15                        We conclude the circuit court properly denied Douglas’s motion to dismiss and denied his request for attorney fees and damages.  We therefore affirm the judgment against him.  We also conclude he has no standing to object to the default judgment entered against Jessica.  We therefore affirm the default judgment against her.

            By the Court.—Judgment affirmed.

            This opinion will not be published.  See Wis. Stat. Rule 809.23(1)(b)4.

 


 



[1]  This appeal is decided by one judge pursuant to Wis. Stat. § 752.31(2)(a) (2003-04).  All references to the Wisconsin Statutes are to the 2003-04 version unless otherwise noted.
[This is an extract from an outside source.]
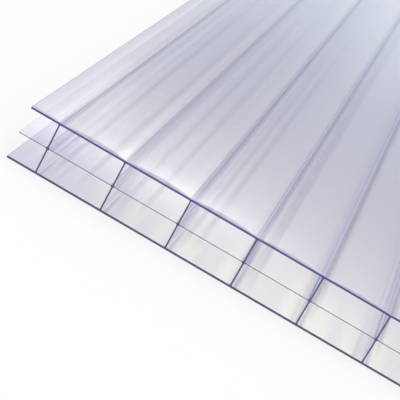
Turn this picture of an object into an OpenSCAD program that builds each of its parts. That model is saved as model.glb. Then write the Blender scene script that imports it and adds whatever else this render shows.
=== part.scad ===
// Multiwall polycarbonate sheet, 16 mm triple wall.
// One extruded piece: two outer skins and a thin middle skin, tied by upright webs.
// X runs across the webs, Y along the flutes and Z up. The origin is the centre of the underside.

/* [Sheet] */
// Length along the flutes
sheet_l = 1000; // [300:50:3000]
// Width across the webs, saw-cut at both sides
sheet_w = 700; // [160:10:1250]
// Overall thickness
sheet_t = 16; // [10:0.5:32]

/* [Skins] */
// Thickness of the upper skin
top_skin_t = 0.55; // [0.4:0.05:1.2]
// Thickness of the lower skin
bottom_skin_t = 0.6; // [0.4:0.05:1.2]
// Thickness of the middle skin
mid_skin_t = 0.2; // [0.1:0.05:0.8]

/* [Webs] */
// Distance between the centres of neighbouring webs
web_pitch = 20; // [12:0.5:32]
// Thickness of a web
web_t = 0.45; // [0.3:0.05:1]
// Distance from the left edge to the centre of the first web
first_web = 8.8; // [4:0.1:11.5]
// Radius of the fillets where webs meet the outer skins
fillet_r = 0.25; // [0.15:0.05:1.2]
// Radius of the fillets where webs cross the middle skin
knot_r = 0.5; // [0.15:0.05:1.2]

/* [Hidden] */
$fn = 32;

// A web is drawn only where this much lip is left beyond it
min_lip = web_t / 2 + max(fillet_r, knot_r);
// How far the saw-cut bays run past the edges of the sheet
overrun = 2 * max(fillet_r, knot_r);

web_count = floor((sheet_w - first_web - min_lip) / web_pitch) + 1;
web_centres = [for (i = [0:web_count - 1]) first_web + i * web_pitch];

// Left and right walls of every bay: the two outer bays are open at the sheet's sides
bay_starts = concat([-overrun], [for (x = web_centres) x + web_t / 2]);
bay_ends = concat([for (x = web_centres) x - web_t / 2], [sheet_w + overrun]);

// The lower and the upper flutes share the height that the three skins leave
flute_h = (sheet_t - top_skin_t - bottom_skin_t - mid_skin_t) / 2;
flute_floors = [bottom_skin_t, bottom_skin_t + flute_h + mid_skin_t];
// Radii of the fillets at the floor and at the roof of the lower and the upper flutes
flute_corners = [[fillet_r, knot_r], [knot_r, fillet_r]];

// Hollow section of one flute, with a fillet in each corner
module flute(w, h, floor_r, roof_r) {
    translate([0, floor_r]) square([w, h - floor_r - roof_r]);
    translate([floor_r, 0]) square([w - 2 * floor_r, h / 2]);
    translate([roof_r, h / 2]) square([w - 2 * roof_r, h / 2]);
    for (x = [floor_r, w - floor_r]) translate([x, floor_r]) circle(floor_r);
    for (x = [roof_r, w - roof_r]) translate([x, h - roof_r]) circle(roof_r);
}

// Cross-section of the sheet, with its lower left corner at the origin
module section() {
    difference() {
        square([sheet_w, sheet_t]);
        for (bay = [0:web_count], level = [0, 1])
            translate([bay_starts[bay], flute_floors[level]])
                flute(
                    bay_ends[bay] - bay_starts[bay],
                    flute_h,
                    flute_corners[level][0],
                    flute_corners[level][1]
                );
    }
}

module multiwall_sheet() {
    color([0.83, 0.84, 0.92, 0.45])
        translate([-sheet_w / 2, sheet_l / 2, 0])
            rotate([90, 0, 0])
                linear_extrude(sheet_l) section();
}

multiwall_sheet();
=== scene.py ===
import bpy
from mathutils import Matrix, Vector

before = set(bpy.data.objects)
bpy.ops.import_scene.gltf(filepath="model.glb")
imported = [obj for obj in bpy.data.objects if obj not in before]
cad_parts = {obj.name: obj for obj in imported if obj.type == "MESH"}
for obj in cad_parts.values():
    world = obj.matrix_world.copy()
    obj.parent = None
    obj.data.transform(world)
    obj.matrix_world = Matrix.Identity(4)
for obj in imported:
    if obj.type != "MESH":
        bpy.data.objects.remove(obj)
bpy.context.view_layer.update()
scene = bpy.context.scene
scene.view_settings.view_transform = "Standard"

# Sizes of the sheet in metres, as built
SHEET_W = 0.7
SHEET_L = 1.0
SHEET_T = 0.016
WEB_PITCH = 0.02
FIRST_WEB = 0.0088

# A face this close to the sheet's box is a saw cut, and one this close to its top or underside an outer skin
CUT_DEPTH = 0.00003
SKIN_DEPTH = 0.001

# How far from a cut end its own painted shade streaks and tints run along the flutes
END_REACH = 0.045

# Scale of each noise, and how much it is drawn out along the flutes
LINE_SCALE = 420.0
WAVE_SCALE = 90.0
PATCH_SCALE = 150.0
SAW_SCALE = 900.0
DRAWN_OUT = (1.0, 0.012, 1.0)

# Relief in metres: sink marks over the webs, and the die's fine lines and slow waves, flatter below the top
SINK_REACH = 0.0028
SINK_DEPTH = 0.00003
LINE_DEPTH = 0.000002
WAVE_DEPTH = 0.000024
FLATTER_BELOW = 0.4

# The burr that the saw lifts along the cut edge of the top, narrowest at the webs and widest between them
BURR_REACH = 0.0030
LEAST_BURR_REACH = 0.0001
BURR_HEIGHT = 0.00005

# Painted shade: dark streaks along the flutes, standing in for the dark lines that the webs give by bending,
# reflecting and shading light. Each has its place, half width and strength; those underneath also a pitch
# after their place. Those on top and those near the cut end are placed to the right of each web. Those
# underneath are placed from the left side, at their own pitch.
TOP_SHADE_LINES = [
    (0.0007, 0.0014, 0.26),
    (0.0004, 0.0004, 0.12),
    (0.0011, 0.0004, 0.14),
    (-0.0002, 0.0006, 0.09),
]
FOOT_SHADE_LINE = (0.0012, 0.0010, 0.38)
UNDERSIDE_SHADE_LINES = [
    (0.0118, 0.0200, 0.0015, 0.48),
    (0.0194, 0.0179, 0.0016, 0.50),
]

# Painted light: lighter bands of the top skin, where less of its tint is kept back, placed to the right of
# each web. The second is only near the sheet's sides.
PAINTED_LIGHT_BAND = (0.0180, 0.0022, 0.6)
SIDE_LIGHT_BAND = (0.0045, 0.0045, 0.9)
SIDE_LIGHT_BAND_REACH = 0.080

# What each skin keeps back of the light that crosses it: the plastic's tint on the top and the inner faces,
# then painted shade, darker than the plastic, on the underside along the sheet and in the patches near its
# cut ends, for the shade beneath the sheet, with painted light near its sides, where that shade thins, and
# painted shade on the three lips, darkened to the grey that they show in this light
TOP_TINT = (0.93, 0.925, 0.975, 1)
INNER_TINT = (0.995, 0.995, 1.0, 1)
BOTTOM_SHADE_TINT = (0.80, 0.79, 0.80, 1)
COOL_SHADE_TINT = (0.775, 0.775, 0.785, 1)
WARM_SHADE_TINT = (0.88, 0.88, 0.83, 1)
RIM_LIGHT_TINT = (0.97, 0.96, 0.97, 1)
LIP_SHADE_TINT = (0.765, 0.755, 0.90, 1)
MID_LIP_SHADE_TINT = (0.89, 0.875, 1.0, 1)
LOWER_LIP_SHADE_TINT = (0.69, 0.68, 0.80, 1)
# The dark colour of the painted shade streaks
PAINTED_SHADE_COLOUR = (0.20, 0.20, 0.28, 1)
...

[2]  Douglas’s counsel informed the court that in the divorce action Douglas had been awarded sole right, title, and interest title of the Jeep and Jessica had no interest in it. 

[3]  Douglas states in a footnote that it is arguable that the amended complaint was not in “good faith,” but he recognizes that he agreed in the circuit court that the amended complaint did meet the requirements of Wis. Stat. § 425.109(1)(f) and he is not contending otherwise on appeal.

[4]  Because of this conclusion, it is not necessary for us to decide whether the Bank is correct in arguing that noncompliance with Wis. Stat. § 425.109(1) is not a violation of the WCA for purposes of Wis. Stat. § 425.308.  Nor is it necessary for us to decide whether an amendment to a complaint filed as a matter of right (that is, within six months of the original complaint, Wis. Stat. § 802.09(1)) to bring a complaint into compliance with § 425.109(1) can ever confer a significant benefit for purposes of § 425.308.